The Colorado Air Quality Control Commission did not address these core concerns
in approving EPA’s rules for Colorado.
The exemptions would allow air pollution increases at industrial facilities
across Colorado
This report examines the impact of the pending Clean Air Act rollbacks on Colorado’s
public health and environment. The report finds:
- Colorado faces important air quality challenges. EPA has declared Front Range
communities out of compliance with the federal health-based ozone (smog) standard.
Colorado’s national parks and wilderness areas, including Rocky Mountain National
Park, are experiencing significant environmental degradation due to air pollution.
- The new source review program has been a key component of the state’s air
quality strategy to keep rising air pollution levels in check.
- The exemptions to the new source review program pending before the state legislature
will allow for major increases in air pollution.
One of the most damaging changes would exempt industrial facilities from the
long-standing requirement to use the most recent two years of emissions as the
benchmark or “baseline” for past pollution levels. The new rules would allow
an industrial facility to increase air pollution to its highest levels in the
past ten years without upgrading its pollution controls or taking steps to mitigate
the pollution increases. As shown in Figure 1, significant air pollution increases
could occur under this exemption alone. And this damaging change to the rules
for determining baseline pollution levels is only one of several major programmatic
exemptions pending approval by the state legislature.

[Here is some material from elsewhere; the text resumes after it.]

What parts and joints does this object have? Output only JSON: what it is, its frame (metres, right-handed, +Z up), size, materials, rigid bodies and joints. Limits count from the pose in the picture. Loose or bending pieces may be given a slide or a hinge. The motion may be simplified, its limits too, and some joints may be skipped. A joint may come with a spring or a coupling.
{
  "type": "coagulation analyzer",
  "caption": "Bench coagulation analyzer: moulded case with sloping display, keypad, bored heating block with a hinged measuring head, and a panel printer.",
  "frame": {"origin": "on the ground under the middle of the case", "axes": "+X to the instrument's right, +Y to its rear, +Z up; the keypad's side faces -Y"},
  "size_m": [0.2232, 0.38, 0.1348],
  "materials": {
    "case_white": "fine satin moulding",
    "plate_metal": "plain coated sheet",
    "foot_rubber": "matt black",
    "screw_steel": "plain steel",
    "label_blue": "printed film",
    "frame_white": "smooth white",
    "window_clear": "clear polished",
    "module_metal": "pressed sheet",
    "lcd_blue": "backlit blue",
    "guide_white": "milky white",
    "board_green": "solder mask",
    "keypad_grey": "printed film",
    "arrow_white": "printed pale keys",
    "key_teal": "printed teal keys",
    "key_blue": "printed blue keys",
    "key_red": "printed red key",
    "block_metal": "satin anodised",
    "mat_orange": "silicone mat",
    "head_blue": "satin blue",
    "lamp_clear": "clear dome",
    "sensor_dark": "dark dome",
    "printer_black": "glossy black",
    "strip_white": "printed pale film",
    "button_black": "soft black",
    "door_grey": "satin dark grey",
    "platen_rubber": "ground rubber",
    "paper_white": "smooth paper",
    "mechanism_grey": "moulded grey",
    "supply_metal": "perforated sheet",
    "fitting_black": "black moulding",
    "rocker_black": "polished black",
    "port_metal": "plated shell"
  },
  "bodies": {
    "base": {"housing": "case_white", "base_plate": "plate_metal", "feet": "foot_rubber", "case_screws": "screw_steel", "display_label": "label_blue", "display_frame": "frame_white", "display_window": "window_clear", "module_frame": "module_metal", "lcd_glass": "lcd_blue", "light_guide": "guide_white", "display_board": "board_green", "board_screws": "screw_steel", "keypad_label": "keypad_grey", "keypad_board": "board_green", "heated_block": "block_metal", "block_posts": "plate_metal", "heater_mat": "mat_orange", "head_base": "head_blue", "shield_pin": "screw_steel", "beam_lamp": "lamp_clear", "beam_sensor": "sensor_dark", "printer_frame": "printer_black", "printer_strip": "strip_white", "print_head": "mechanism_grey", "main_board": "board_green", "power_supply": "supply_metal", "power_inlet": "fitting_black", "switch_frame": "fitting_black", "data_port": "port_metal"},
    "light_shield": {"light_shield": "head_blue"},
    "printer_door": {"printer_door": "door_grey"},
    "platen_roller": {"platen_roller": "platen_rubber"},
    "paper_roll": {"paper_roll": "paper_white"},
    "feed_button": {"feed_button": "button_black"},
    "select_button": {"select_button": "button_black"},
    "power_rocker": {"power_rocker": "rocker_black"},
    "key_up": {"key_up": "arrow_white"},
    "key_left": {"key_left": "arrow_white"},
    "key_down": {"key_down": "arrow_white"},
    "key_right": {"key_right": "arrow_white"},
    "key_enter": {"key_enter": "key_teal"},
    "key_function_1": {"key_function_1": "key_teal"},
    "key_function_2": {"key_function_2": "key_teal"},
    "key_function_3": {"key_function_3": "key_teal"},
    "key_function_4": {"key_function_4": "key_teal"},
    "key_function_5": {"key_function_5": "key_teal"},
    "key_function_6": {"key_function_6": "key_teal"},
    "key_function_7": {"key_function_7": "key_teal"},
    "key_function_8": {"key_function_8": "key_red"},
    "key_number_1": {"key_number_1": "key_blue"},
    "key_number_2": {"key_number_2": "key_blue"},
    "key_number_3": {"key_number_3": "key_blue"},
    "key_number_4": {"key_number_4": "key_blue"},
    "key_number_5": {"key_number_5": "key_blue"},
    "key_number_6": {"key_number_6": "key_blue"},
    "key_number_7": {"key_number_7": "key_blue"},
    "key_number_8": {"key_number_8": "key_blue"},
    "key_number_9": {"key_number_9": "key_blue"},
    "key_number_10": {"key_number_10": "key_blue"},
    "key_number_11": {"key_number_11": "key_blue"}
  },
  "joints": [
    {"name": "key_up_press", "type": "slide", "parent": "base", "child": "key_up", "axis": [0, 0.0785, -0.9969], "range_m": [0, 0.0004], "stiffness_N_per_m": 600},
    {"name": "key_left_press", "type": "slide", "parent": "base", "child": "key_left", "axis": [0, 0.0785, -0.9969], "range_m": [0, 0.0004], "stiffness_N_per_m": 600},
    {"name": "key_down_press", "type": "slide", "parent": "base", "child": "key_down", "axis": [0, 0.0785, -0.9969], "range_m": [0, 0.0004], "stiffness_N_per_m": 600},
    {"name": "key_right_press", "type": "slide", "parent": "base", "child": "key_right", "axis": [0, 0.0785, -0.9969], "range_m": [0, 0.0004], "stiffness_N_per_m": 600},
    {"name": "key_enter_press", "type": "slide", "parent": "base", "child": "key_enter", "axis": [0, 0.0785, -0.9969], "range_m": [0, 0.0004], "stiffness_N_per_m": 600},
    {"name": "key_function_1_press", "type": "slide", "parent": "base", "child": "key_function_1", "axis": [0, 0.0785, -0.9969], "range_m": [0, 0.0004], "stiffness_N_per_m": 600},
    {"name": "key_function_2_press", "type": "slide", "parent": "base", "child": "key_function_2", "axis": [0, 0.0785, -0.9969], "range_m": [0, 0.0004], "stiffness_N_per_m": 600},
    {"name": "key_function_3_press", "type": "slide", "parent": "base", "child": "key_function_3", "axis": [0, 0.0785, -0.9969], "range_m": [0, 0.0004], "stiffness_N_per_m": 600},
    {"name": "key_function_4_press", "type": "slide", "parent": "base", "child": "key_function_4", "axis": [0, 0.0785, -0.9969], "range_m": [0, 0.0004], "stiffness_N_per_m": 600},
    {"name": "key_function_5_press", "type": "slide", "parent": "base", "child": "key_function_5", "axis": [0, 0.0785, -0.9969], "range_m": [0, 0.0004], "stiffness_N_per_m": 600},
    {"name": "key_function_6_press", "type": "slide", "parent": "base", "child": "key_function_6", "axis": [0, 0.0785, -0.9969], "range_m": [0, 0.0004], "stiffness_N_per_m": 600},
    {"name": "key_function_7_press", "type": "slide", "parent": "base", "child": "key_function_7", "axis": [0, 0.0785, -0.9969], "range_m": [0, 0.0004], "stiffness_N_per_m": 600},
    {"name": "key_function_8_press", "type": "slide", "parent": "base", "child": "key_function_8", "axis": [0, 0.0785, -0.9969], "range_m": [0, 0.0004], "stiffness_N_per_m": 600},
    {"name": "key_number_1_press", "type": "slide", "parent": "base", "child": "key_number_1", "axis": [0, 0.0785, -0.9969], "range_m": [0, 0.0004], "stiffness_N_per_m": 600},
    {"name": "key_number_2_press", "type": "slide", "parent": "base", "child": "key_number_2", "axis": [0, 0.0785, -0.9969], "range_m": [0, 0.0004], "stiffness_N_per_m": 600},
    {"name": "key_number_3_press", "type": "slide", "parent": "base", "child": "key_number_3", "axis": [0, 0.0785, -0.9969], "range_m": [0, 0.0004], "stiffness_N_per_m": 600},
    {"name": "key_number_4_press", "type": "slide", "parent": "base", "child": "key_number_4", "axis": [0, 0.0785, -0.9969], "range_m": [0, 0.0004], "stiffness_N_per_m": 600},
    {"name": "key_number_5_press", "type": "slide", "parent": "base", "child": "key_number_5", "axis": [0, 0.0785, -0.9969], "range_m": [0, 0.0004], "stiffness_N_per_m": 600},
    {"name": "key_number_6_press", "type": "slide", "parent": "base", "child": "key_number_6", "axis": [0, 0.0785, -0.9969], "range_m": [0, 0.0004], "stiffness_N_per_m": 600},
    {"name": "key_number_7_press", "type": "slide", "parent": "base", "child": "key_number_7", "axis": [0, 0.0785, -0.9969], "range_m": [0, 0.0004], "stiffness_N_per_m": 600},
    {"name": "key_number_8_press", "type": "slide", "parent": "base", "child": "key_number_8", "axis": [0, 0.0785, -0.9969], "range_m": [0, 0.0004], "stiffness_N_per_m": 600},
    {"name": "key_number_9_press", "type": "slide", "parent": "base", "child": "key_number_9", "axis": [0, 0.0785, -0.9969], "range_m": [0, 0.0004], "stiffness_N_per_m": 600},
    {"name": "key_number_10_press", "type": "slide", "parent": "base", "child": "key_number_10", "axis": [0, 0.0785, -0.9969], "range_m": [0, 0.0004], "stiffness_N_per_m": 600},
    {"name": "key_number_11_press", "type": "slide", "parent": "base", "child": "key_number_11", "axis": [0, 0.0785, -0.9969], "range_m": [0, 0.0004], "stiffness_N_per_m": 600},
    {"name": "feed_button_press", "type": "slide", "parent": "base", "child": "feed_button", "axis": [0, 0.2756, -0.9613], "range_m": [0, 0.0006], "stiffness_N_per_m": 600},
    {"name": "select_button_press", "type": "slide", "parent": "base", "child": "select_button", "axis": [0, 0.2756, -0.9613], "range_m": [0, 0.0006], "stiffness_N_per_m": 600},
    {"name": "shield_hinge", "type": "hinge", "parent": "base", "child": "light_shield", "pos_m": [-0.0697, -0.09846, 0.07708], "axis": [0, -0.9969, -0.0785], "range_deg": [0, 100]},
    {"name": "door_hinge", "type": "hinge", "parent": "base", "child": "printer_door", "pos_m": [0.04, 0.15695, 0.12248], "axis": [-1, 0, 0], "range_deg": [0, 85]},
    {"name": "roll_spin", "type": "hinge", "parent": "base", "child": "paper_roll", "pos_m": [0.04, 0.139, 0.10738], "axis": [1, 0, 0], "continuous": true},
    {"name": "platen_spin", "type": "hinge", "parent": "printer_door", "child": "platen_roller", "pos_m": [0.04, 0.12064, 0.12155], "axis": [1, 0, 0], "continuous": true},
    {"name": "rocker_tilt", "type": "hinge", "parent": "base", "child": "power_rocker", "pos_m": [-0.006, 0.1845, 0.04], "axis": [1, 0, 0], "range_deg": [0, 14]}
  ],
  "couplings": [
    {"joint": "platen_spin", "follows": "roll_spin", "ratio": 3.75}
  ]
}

Our technical analysis of the so-called “baseline” exemption indicates that
Front Range counties could suffer significant increases in smog-forming pollutants
because of rising pollution levels at large industrial sources. In fact, ozone-forming
volatile organic compounds and oxides of nitrogen from large industrial sources
could far exceed the levels assumed in the state’s plan for restoring healthy
air and meeting the federal health-based ozone standard. Despite repeated requests,
the Colorado Air Quality Control Commission failed to conduct a similar detailed
technical analysis before rushing to approve these exemptions.

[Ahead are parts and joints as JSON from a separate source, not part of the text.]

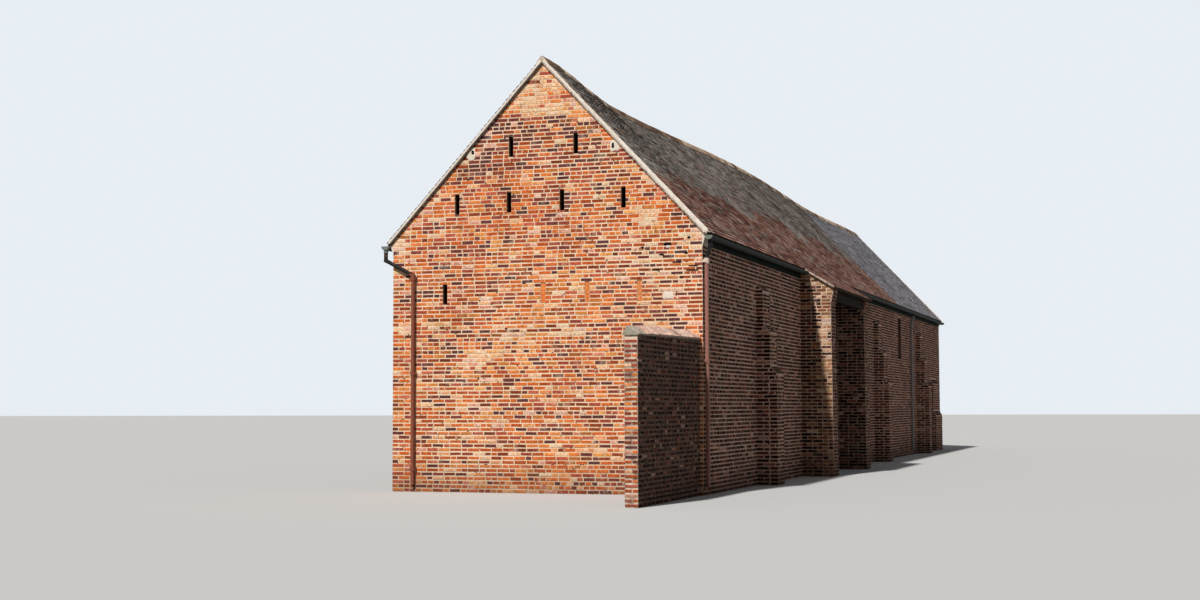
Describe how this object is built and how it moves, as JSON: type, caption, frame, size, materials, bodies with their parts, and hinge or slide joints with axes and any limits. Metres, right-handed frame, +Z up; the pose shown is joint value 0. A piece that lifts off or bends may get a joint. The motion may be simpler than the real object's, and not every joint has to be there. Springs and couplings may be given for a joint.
{
  "type": "brick threshing barn",
  "caption": "Long brick barn with steep tiled roof, ventilation slits, stepped buttresses and recessed cart porches.",
  "frame": {"origin": "middle of the barn's plan at ground level, on the underside of the floor", "axes": "+Y along the barn from the front gable to the rear one, +X towards the road side, +Z up"},
  "size_m": [7.68, 37.835, 8.13],
  "materials": {
    "wall_brick": "old handmade brick in wide lime joints",
    "floor_brick": "worn brick on edge",
    "roof_tile": "weathered plain clay tiles with lichen",
    "ridge_tile": "pale mortared clay ridge tiles",
    "coping_tile": "weathered clay coping tiles",
    "lime_mortar": "rough lime mortar",
    "oak": "old grey-brown oak",
    "door_boards": "dark weathered boards",
    "red_boards": "flaking dark red paint",
    "pipe_iron": "old painted cast iron"
  },
  "bodies": {
    "root": {"floor": "floor_brick", "front_gable": "wall_brick", "rear_gable": "wall_brick", "road_wall_near": "wall_brick", "road_wall_far": "wall_brick", "road_wall_head": "wall_brick", "road_lintel": "oak", "yard_wall_near": "wall_brick", "yard_wall_far": "wall_brick", "yard_wall_head": "wall_brick", "yard_lintel": "oak", "road_porch_cheeks": "wall_brick", "road_porch_beam": "oak", "road_porch_roof": "roof_tile", "yard_porch_cheeks": "wall_brick", "yard_porch_beam": "oak", "yard_porch_roof": "roof_tile", "road_buttresses": "wall_brick", "yard_buttresses": "wall_brick", "road_roof_slope": "roof_tile", "yard_roof_slope": "roof_tile", "ridge_tiles": "ridge_tile", "front_verge": "lime_mortar", "rear_verge": "lime_mortar", "kneelers": "lime_mortar", "wall_plates": "oak", "purlins": "oak", "tie_beams": "oak", "principal_rafters": "oak", "collars": "oak", "road_door_frame": "oak", "road_cart_doors": "door_boards", "yard_door_frame": "oak", "yard_cart_doors": "door_boards", "road_hatch_frame": "oak", "road_hatch_shutter": "red_boards", "yard_hatch_frame": "oak", "yard_hatch_shutter": "red_boards", "road_gutters": "pipe_iron", "yard_gutters": "pipe_iron", "road_downpipes": "pipe_iron", "yard_downpipe": "pipe_iron", "gable_downpipe": "pipe_iron", "stub_wall": "wall_brick", "stub_coping": "coping_tile"}
  },
  "joints": []
}
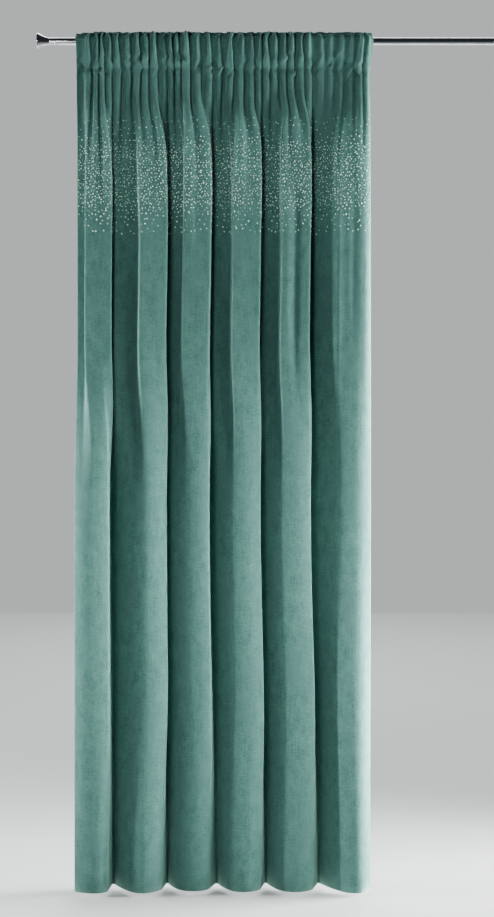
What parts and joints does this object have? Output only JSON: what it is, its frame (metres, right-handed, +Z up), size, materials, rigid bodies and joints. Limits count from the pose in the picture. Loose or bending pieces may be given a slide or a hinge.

Statewide, pollutants that contribute to harmful particulate pollution, haze
and acid deposition could rise substantially under the new baseline exemption,
with potentially a 78 percent increase in allowable sulfur dioxide emissions,
a 34 percent increase in allowable particulate pollution emissions and a 22
percent increase in allowable nitrogen oxide emissions from large industrial
facilities. Appendix A describes the methodology used in this analysis and contains
maps showing potential emissions increases by pollutant for affected counties.
Colorado should be strengthening—not weakening—air quality protections. For
example, if coal-fired power plants in Colorado were required to install present
day air pollution controls, harmful sulfur dioxide emissions from these sources
could be reduced by 67 percent and oxides of nitrogen could be reduced by 78
percent (See Appendix B).
Coloradoans cherish healthy air, blue skies and inspiring mountain vistas. The
rollbacks approved by the Colorado Air Quality Control Commission conflict with
these important values. The state legislature should stop these rollbacks and
require a thoughtful, credible analysis before approving action that weakens
vital clean air protections.We need to work together to lower air pollution
and secure cleaner, healthier air for all Coloradoans.